My good friend Martin Hewes passed me a copy of the latest forecast from Hewes & Associates. It's not good news, I'm afraid. His last forecast was pretty bleak, this is bleaker still.
The headline figure of note is the 11.3% drop in new work next year. With a slightly more muted 7.6% drop in RMI work, the figures suggest an overall drop in construction output of 9.7% in 2009. And that comes after the industry falls into recession this year.
If reality follows the path plotted by this forecast, construction is set for a worse recession than in the 1990s. New work is set for a particularly heavy beating.
Overall the industry would be starved of £19 billion (at today's prices) worth of annual output by 2010.
The first point to make is that the Hewes forecasts tend to be more pessimistic than either of those from the Construction Products Association or the Experian Business Strategy.
The philosophy might be summed up as "plan for the worst, hope for the best".
As with all forecasts, the final numbers rest on the assumptions made and interpretations of upside and downside risks. The final numbers are not meant to be predictions, but reasoned projections based on what we know today.
The value really lies in the analysis, from which each reader can draw their own conclusions and interpret in the light of their own business expectations and experiences.

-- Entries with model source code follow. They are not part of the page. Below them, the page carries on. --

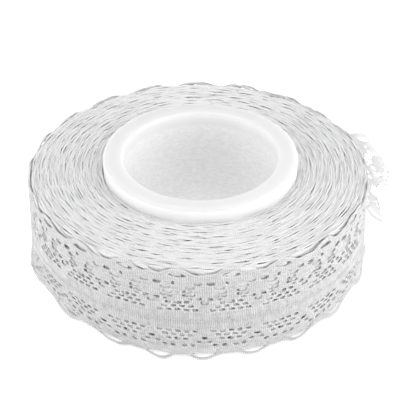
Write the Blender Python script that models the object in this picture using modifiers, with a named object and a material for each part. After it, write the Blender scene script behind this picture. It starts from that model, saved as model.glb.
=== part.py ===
"""A roll of scalloped lace trim, wound on a thick plastic ring and standing on its end.

The lace is one solid of its wound form. Its outermost turn stands as a thin scalloped wall, with a
groove between it and the turns behind, and it flares out over the floor at the front. The cut end of the
strip comes away from the roll at the back right as a sheet of its own.
"""

import math

import bmesh
import bpy
import numpy as np
from mathutils import Vector

MM = 0.001

# Driving sizes, in millimetres
BORE_RADIUS = 38.1
CORE_RADIUS = 48.0
CORE_HEIGHT = 56.0
FIT_GAP = 0.3
ROLL_RADIUS = 84.2
ROLL_SHIFT = -0.9  # the winding is a little thicker on the left
REPEATS = 21  # scallops round the outermost turn
NOTCH_HEIGHT = (45.3, 46.0)  # of the outermost turn's top edge, at the back and at the front
CREST_RISE = (1.7, 3.8)  # of its scallops above the notches, at the back and at the front
SCALLOP_DEPTH = 3.0
TURN_THICKNESS = 1.1
SHEET_THICKNESS = 1.2

# Core: a turned ring with a fine step round its rim
CORE_STEPS = 72
RIM_ROUND = 1.3
STEP_WIDTH = 1.6
STEP_DROP = 0.35

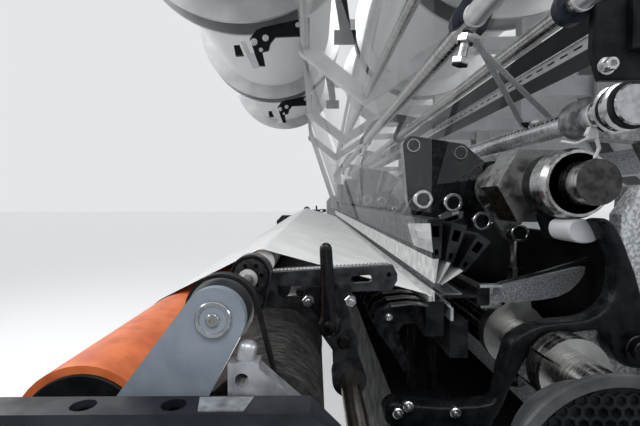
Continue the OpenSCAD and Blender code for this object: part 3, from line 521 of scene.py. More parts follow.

Anyway the base numbers provide the headlines, so here's my take.
I suspect there will be many who will dismiss this forecast. But that cohort probably will not include those engaged in house building.
What has blackened the prospects in the eyes of Hewes is the deterioration in the giant commercial sector. After dipping slightly this year, Hewes expects workload to plunge 18% next year, with a further 10.3% drop in 2010.
That drop in commercial work will heavily contribute to the drop of more than £11 billion in the annual spend on new construction work by 2010.
There are some slight positives in the forecast. Public sector new housing and infrastructure work look relatively sound. And the prospects for public non-housing look fairly stable over the next two years.
Hewes does however take a bleaker view of the repair and maintenance sector than did the latest Construction Products Association forecast and this makes the forecast overall much bleaker. Hewes puts the drop in RMI workload by 2010 at about £8 billion.
Here I must repeat what I have said before, that it is a very fraught task forecasting workload in this sector because the official figures appear somewhat out of kilter with the real world, particularly where they related to private housing.
The official figures suggest a rise in private housing RMI in the second quarter.
That is not what the tradesman currently painting in my office is telling me. Nor does it match the number of skips I see lurking around the streets. Nor does it fit with the trade survey by the FMB.
The only vaguely plausible explanation, which was half-heartedly put my way, was that it may be down to delayed work putting right last year's flood damage. I along with many remain unconvinced.
The last recession saw RMI work take a nasty hit, worse than new build, and there is little to suspect that it will be that much different this time around.
We can but hope that reality does not, in the end, follow the path laid out in this latest forecast. We live in turbulent times and it is beyond me to suggest what will actually happen.